Saturday, November 14, 2009

Mexico Lindo

Iztaccíhuatl (5230 m, 17,159 feet) and Pico de Orizaba (5636 m, 18,491 feet), Mexico, November 2009 with adventure companion Geir Ulstein, Nov. 4-14, 2009

With a few vacation days left in the bank and some travel lust left in my legs, Geir and I decided to meet in Mexico City for 10 days of trekking and sightseeing.  As usual, Geir was using the opportunity to scout new trip possibilities for his adventure travel company (EcoExpeditions).  I think I am safe in saying that this trip itinerary will show up as one of his trip offerings very soon.

I was a little skeptical of Mexico City, having heard a lot of negative propaganda about the conditions in Mexico's capitol.  The trip was a positive surprise from start to finish.  The city was not all that polluted, traffic wasn't that bad, we never felt threatened, the weather was fabulous, and the food was great.  And Izta (Iztaccíhuatl) and Pico de Orizaba,the 8th and 3rd highest summits in north America, were more intersting (and challenging) than we had envisioned.

Panorama of Popo (Popocatepetl, 5410 m or 17,749 ft) in the sunris.

Before embarking on the trekking part of the itinerary, we visited the pyramids at Teotihuacan.  This picture shows the Temple of the Sun.
From Teotihuacan, we went straight to the Popo-Itza National Park to prepare for the ascent of Izta.  We stayed at the climbers refugio close to La Hoya.  this picture shows sunrise from La Hoya towards Pico de Orizaba.

Popocatepetl in the sunrise.
Izta in the early morning.  Iztaccíhuatl translates as White Woman or Sleeping Woman.  Each part of the mountain are named after the woman's body parts; the feet (left in this picture), the knees (center of pic), belly, breast (summit) and head.

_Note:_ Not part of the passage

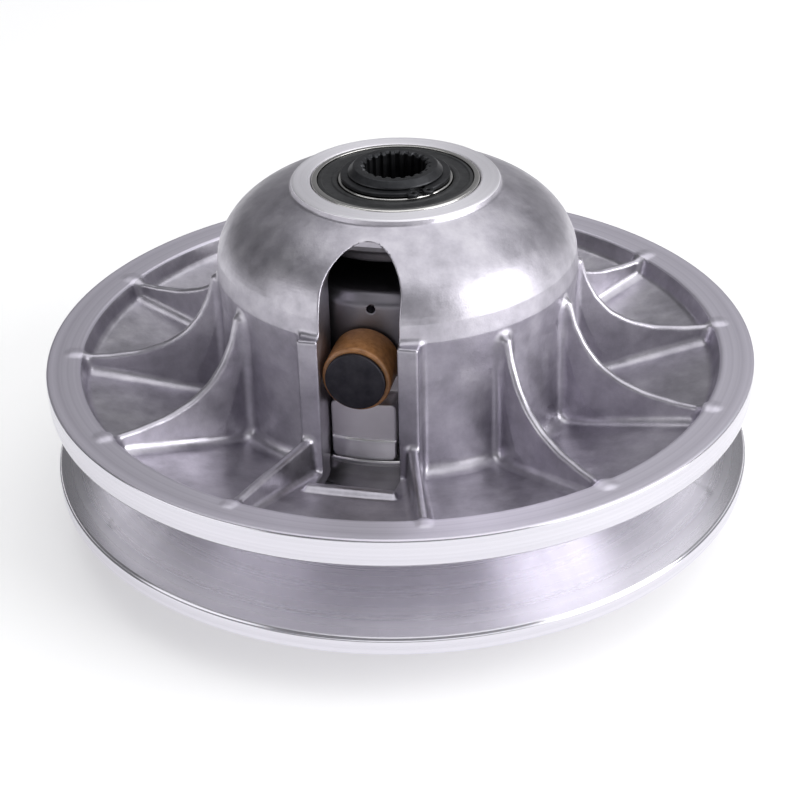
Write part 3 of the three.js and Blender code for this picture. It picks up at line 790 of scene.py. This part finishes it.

Heading up towards Izta high camp on a day hike
Lunch at Izta "high camp" (about 4700 m)

Popo from Izta at daybreak.  We started from La Hoya at 3 am and summited around 8 am.
Popo from high on the first "Knee" on Izta

Izta's shadow in the sunrise from high on the first "Knee"
Summit ridge on Izta

Popo from Izta's summit.  Popo provided some incredible back-drops to an already beautiful climb.
Guide Javier and Geir on the summit of Izta.

Trond on Izta's summit.
Izta's "glacier" between the summit (Izta's Breast) and Izta's Belly.

Heading back across Izta's belly.

Panorama of Popo from Izta summit

Pico de Orizaba from the lowlands
The fairly new Piedra Grande refugio on Orizaba.  The refigio is at roughly 4200 m.  From here the summit is a long 1400 m (4600 feet) away.

On the first day at Orizaba we went for a day hike from the refugio up to the main high camp.  This pic shows the moraine along trail below Orizaba.
Lunch break in high camp (ca 4700 m) during acclimatization hike

Foggy return from "high camp".  We observed this weather pattern every day in the mountains here.  Beautiful weather before noon, foggy and cloudy after noon.
Early morning start for Orizaba summit day.  We started at about 2 am and summited around 7:30 am.  Compared to Izta, the climb up Orizaba was quite cold (-10 C, 14 F), and both Geir and I thought we would freeze our toes.  Fortunately, no permanent damage was incurred.

Sunrise high on Orizaba's snowfield.  The climb is straight forward.  Towards the top, the slope may approach 40 degrees, but the snow provided good crampooning.
Orizaba's shadow stretching out towards Mexico City

Javier and Geor on the crater rim
Orizaba's crater. The crater is the deepest I have seen, must be 200-300 feet deep.  Very impressive.

Orizaba summit.
Orizaba summit from the crater rim.

Popo, Izta & La Malinche (4430 m, 14,534 ft, 24th highest in North America) from Orizaba
Heading back down the upper Orizaba snowfield.

Orizaba's "glacier".
Heading down.

A last view of Orizaba.

Panorama from Orizaba summit.  Sierra Negra (4580 m, 15,026 ft, 19th highest in North America) can be seen below to the left.

Panorama of Orizaba summit.  Popo, Izta and La Malinche below to the right.

Mexico City national theater.
Zocalo, main cathedral in Mexico City.

City-scape in Zona Rosa, Mexico City

Photo exhibition along La Reforma, one ov the main avenues in Mexico City.

Mexico's Independence statue.
"Wall Street" - Mexico City's stock exchange.

The Wrestler.  The anthropological museum in Mexico City is a fantastic collection
of artifacts.  For anybody interested in Mexican history, this is a MUST.